Alabama: Injuries Sustained While Seeking Medical Treatment For Earlier Injury Are Compensable

In a case of first impression in Alabama, a state appellate court recently held that injuries sustained while traveling to or from a location to receive treatment for an earlier work-related injury arise out of and in the course of the employment and, therefore, are also compensable [see Flexicrew Staffing, Inc. v. Champion, 2014 Ala. Civ. App. LEXIS 247 (Dec. 12, 2014)]. Following the rationale set forth in an early Kansas decision, Taylor v.
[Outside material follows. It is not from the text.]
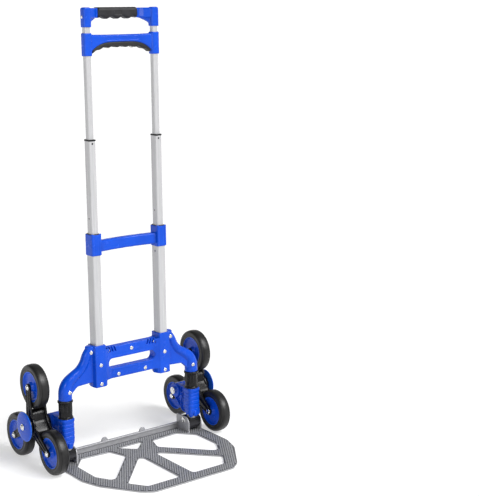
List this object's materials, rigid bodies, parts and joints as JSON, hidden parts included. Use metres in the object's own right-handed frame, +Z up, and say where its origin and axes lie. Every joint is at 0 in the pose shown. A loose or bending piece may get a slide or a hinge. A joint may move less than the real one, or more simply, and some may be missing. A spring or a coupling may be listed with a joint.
{
  "type": "stair climbing trolley",
  "caption": "Folding hand truck for stairs, with a telescopic mast, a perforated fold-up toe plate and a turning cluster of wheels on each side.",
  "frame": {"origin": "middle of the footprint, on the floor under the wheels and the toe plate", "axes": "+X to the right across the trolley, +Y to the rear (the toe plate points to -Y), +Z up along the mast"},
  "size_m": [0.512, 0.4262, 1],
  "materials": {
    "blue_plastic": "smooth moulded",
    "black_plastic": "satin moulded",
    "black_grip": "soft moulded grip",
    "tyre": "matte rubber",
    "tube_aluminium": "brushed extrusion",
    "plate_aluminium": "cast, fine cross-hatch on top",
    "bright_steel": "zinc plated",
    "post_steel": "drawn tube"
  },
  "bodies": {
    "frame": {"base_front_shell": "blue_plastic", "base_rear_shell": "blue_plastic", "base_screws": "bright_steel", "outer_tube_l": "tube_aluminium", "outer_tube_r": "tube_aluminium", "mid_clamp": "blue_plastic", "clamp_screws": "bright_steel", "clamp_bushes": "black_plastic", "post_l": "post_steel", "post_r": "post_steel", "sleeve_l": "black_plastic", "sleeve_r": "black_plastic", "bracket_l": "blue_plastic", "bracket_r": "blue_plastic", "foot_l": "black_plastic", "foot_r": "black_plastic", "hinge_pins": "bright_steel", "axle_bolt_l": "bright_steel", "axle_bolt_r": "bright_steel", "axle_nuts": "bright_steel"},
    "mid_stage": {"mid_tube_l": "tube_aluminium", "mid_tube_r": "tube_aluminium", "mid_collars": "black_plastic", "mid_plugs": "black_plastic", "mid_latch_buttons": "black_plastic"},
    "inner_stage": {"inner_tube_l": "tube_aluminium", "inner_tube_r": "tube_aluminium", "inner_plugs": "black_plastic", "inner_latch_buttons": "black_plastic", "top_handle": "blue_plastic", "top_grip": "black_grip", "top_handle_rivets": "bright_steel"},
    "release_lever": {"release_handle": "blue_plastic", "release_grip": "black_grip", "release_grip_screws": "bright_steel", "release_rods": "bright_steel", "release_pins": "bright_steel"},
    "folding_plate": {"toe_plate": "plate_aluminium"},
    "cluster_left": {"spider_l": "black_plastic", "hub_cap_l": "blue_plastic", "wheel_bolts_l": "bright_steel", "wheel_nuts_l": "bright_steel"},
    "wheel_left_top": {"tyre_l_top": "tyre", "wheel_l_top": "blue_plastic"},
    "wheel_left_front": {"tyre_l_front": "tyre", "wheel_l_front": "blue_plastic"},
    "wheel_left_rear": {"tyre_l_rear": "tyre", "wheel_l_rear": "blue_plastic"},
    "cluster_right": {"spider_r": "black_plastic", "hub_cap_r": "blue_plastic", "wheel_bolts_r": "bright_steel", "wheel_nuts_r": "bright_steel"},
    "wheel_right_top": {"tyre_r_top": "tyre", "wheel_r_top": "blue_plastic"},
    "wheel_right_front": {"tyre_r_front": "tyre", "wheel_r_front": "blue_plastic"},
    "wheel_right_rear": {"tyre_r_rear": "tyre", "wheel_r_rear": "blue_plastic"}
  },
  "joints": [
    {"name": "mid_stage_slide", "type": "slide", "parent": "frame", "child": "mid_stage", "axis": [0, 0, 1], "range_m": [-0.2, 0]},
    {"name": "inner_stage_slide", "type": "slide", "parent": "mid_stage", "child": "inner_stage", "axis": [0, 0, 1], "range_m": [-0.174, 0]},
    {"name": "release_squeeze", "type": "slide", "parent": "inner_stage", "child": "release_lever", "axis": [0, 0, 1], "range_m": [0, 0.0115], "stiffness_N_per_m": 600, "springref_m": -0.012},
    {"name": "toe_plate_hinge", "type": "hinge", "parent": "frame", "child": "folding_plate", "pos_m": [0, 0.04544, 0.0315], "axis": [-1, 0, 0], "range_deg": [0, 90]},
    {"name": "cluster_left_spin", "type": "hinge", "parent": "frame", "child": "cluster_left", "pos_m": [0, 0.08685, 0.094], "axis": [1, 0, 0], "continuous": true},
    {"name": "wheel_left_top_spin", "type": "hinge", "parent": "cluster_left", "child": "wheel_left_top", "pos_m": [0, 0.08685, 0.182], "axis": [1, 0, 0], "continuous": true},
    {"name": "wheel_left_front_spin", "type": "hinge", "parent": "cluster_left", "child": "wheel_left_front", "pos_m": [0, 0.01064, 0.05], "axis": [1, 0, 0], "continuous": true},
    {"name": "wheel_left_rear_spin", "type": "hinge", "parent": "cluster_left", "child": "wheel_left_rear", "pos_m": [0, 0.16306, 0.05], "axis": [1, 0, 0], "continuous": true},
    {"name": "cluster_right_spin", "type": "hinge", "parent": "frame", "child": "cluster_right", "pos_m": [0, 0.08685, 0.094], "axis": [1, 0, 0], "continuous": true},
    {"name": "wheel_right_top_spin", "type": "hinge", "parent": "cluster_right", "child": "wheel_right_top", "pos_m": [0, 0.08685, 0.182], "axis": [1, 0, 0], "continuous": true},
    {"name": "wheel_right_front_spin", "type": "hinge", "parent": "cluster_right", "child": "wheel_right_front", "pos_m": [0, 0.01064, 0.05], "axis": [1, 0, 0], "continuous": true},
    {"name": "wheel_right_rear_spin", "type": "hinge", "parent": "cluster_right", "child": "wheel_right_rear", "pos_m": [0, 0.16306, 0.05], "axis": [1, 0, 0], "continuous": true}
  ]
}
Centex Construction Co., 191 Kan. 130, 379 P.2d 217 (1963) and quoting Larson’s Workers’ Compensation Law, § 10.07, the court reasoned that, like Kansas, Alabama’s workers’ compensation law provides that an employer subject to the Act must provide medical care to an injured employee [see Code of Ala. § 25–5–31 and § 25–5–51], and that an employee risks losing benefits under the Act if he or she refuses to submit to reasonable medical treatment [Code of Ala. § 25–5–77(b)]. The appellate court held, therefore, that the trial court correctly determined that the injuries the worker sustained as he was traveling from the work site to a health-care facility designated by his employer to obtain initial medical treatment for his work-related injury were compensable.